Directions for this task —
In the listing below, find the line with "turn: How far", then repeat exactly every line from the top through that one.
▽
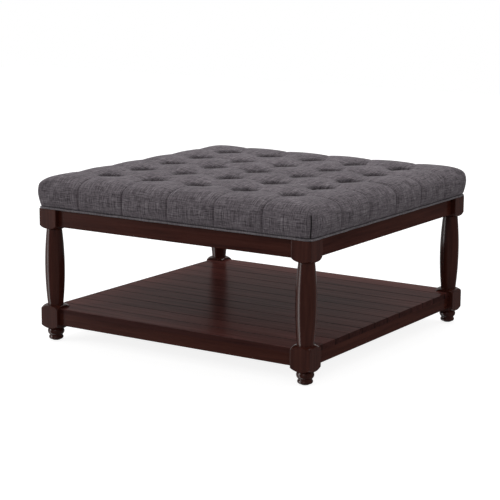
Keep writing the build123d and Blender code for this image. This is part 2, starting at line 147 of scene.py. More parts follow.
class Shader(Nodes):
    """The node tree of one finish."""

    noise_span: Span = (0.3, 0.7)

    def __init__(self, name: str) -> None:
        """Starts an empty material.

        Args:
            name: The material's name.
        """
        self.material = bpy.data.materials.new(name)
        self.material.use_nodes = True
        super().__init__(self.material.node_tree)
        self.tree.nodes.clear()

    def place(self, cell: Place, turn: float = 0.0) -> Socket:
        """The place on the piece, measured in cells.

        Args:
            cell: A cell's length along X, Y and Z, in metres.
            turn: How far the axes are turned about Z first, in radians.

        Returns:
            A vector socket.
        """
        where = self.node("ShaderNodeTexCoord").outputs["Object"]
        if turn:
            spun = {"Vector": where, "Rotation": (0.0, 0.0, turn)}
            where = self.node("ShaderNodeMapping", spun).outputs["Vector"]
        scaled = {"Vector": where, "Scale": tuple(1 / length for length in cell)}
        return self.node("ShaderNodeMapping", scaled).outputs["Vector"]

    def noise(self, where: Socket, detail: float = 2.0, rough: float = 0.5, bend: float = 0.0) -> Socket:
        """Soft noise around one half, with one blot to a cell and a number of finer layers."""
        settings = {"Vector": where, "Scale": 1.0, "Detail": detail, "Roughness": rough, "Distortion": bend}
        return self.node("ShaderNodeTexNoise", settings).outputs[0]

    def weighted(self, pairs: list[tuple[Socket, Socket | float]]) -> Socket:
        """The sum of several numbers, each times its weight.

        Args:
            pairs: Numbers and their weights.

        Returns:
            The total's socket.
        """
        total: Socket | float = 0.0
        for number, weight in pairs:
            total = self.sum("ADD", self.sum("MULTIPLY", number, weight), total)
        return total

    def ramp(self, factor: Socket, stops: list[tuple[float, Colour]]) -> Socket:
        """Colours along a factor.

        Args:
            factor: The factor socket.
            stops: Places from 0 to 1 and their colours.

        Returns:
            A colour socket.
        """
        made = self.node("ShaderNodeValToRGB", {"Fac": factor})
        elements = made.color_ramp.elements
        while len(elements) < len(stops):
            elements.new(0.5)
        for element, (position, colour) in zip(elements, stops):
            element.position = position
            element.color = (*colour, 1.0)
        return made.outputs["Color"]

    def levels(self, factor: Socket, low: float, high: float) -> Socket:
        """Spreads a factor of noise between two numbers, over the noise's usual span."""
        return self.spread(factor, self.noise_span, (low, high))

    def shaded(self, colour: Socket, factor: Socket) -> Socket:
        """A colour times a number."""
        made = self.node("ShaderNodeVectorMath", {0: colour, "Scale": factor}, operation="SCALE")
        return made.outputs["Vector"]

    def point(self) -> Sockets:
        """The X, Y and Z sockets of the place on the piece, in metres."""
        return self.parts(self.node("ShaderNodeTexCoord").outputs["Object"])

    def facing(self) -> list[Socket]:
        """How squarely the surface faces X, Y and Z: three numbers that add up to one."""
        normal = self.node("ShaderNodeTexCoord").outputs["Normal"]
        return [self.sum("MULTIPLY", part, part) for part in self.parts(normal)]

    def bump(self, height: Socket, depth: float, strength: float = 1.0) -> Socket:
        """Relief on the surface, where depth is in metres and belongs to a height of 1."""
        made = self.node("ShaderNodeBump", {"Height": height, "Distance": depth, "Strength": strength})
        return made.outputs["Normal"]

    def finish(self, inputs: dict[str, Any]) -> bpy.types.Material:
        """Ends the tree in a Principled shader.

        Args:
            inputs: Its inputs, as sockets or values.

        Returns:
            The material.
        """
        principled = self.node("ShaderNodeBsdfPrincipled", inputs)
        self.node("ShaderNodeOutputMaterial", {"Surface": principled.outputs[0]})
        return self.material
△
Output below —
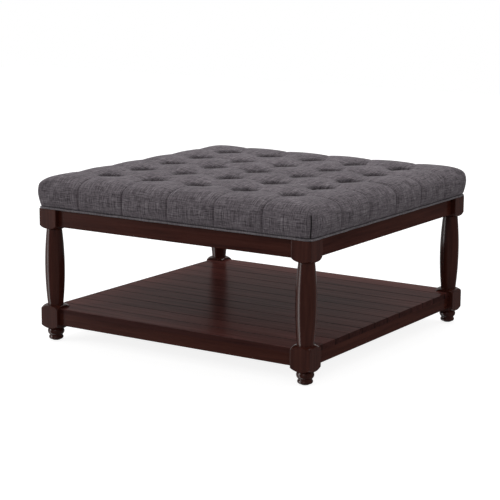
Keep writing the build123d and Blender code for this image. This is part 2, starting at line 147 of scene.py. More parts follow.
class Shader(Nodes):
    """The node tree of one finish."""

    noise_span: Span = (0.3, 0.7)

    def __init__(self, name: str) -> None:
        """Starts an empty material.

        Args:
            name: The material's name.
        """
        self.material = bpy.data.materials.new(name)
        self.material.use_nodes = True
        super().__init__(self.material.node_tree)
        self.tree.nodes.clear()

    def place(self, cell: Place, turn: float = 0.0) -> Socket:
        """The place on the piece, measured in cells.

        Args:
            cell: A cell's length along X, Y and Z, in metres.
            turn: How far the axes are turned about Z first, in radians.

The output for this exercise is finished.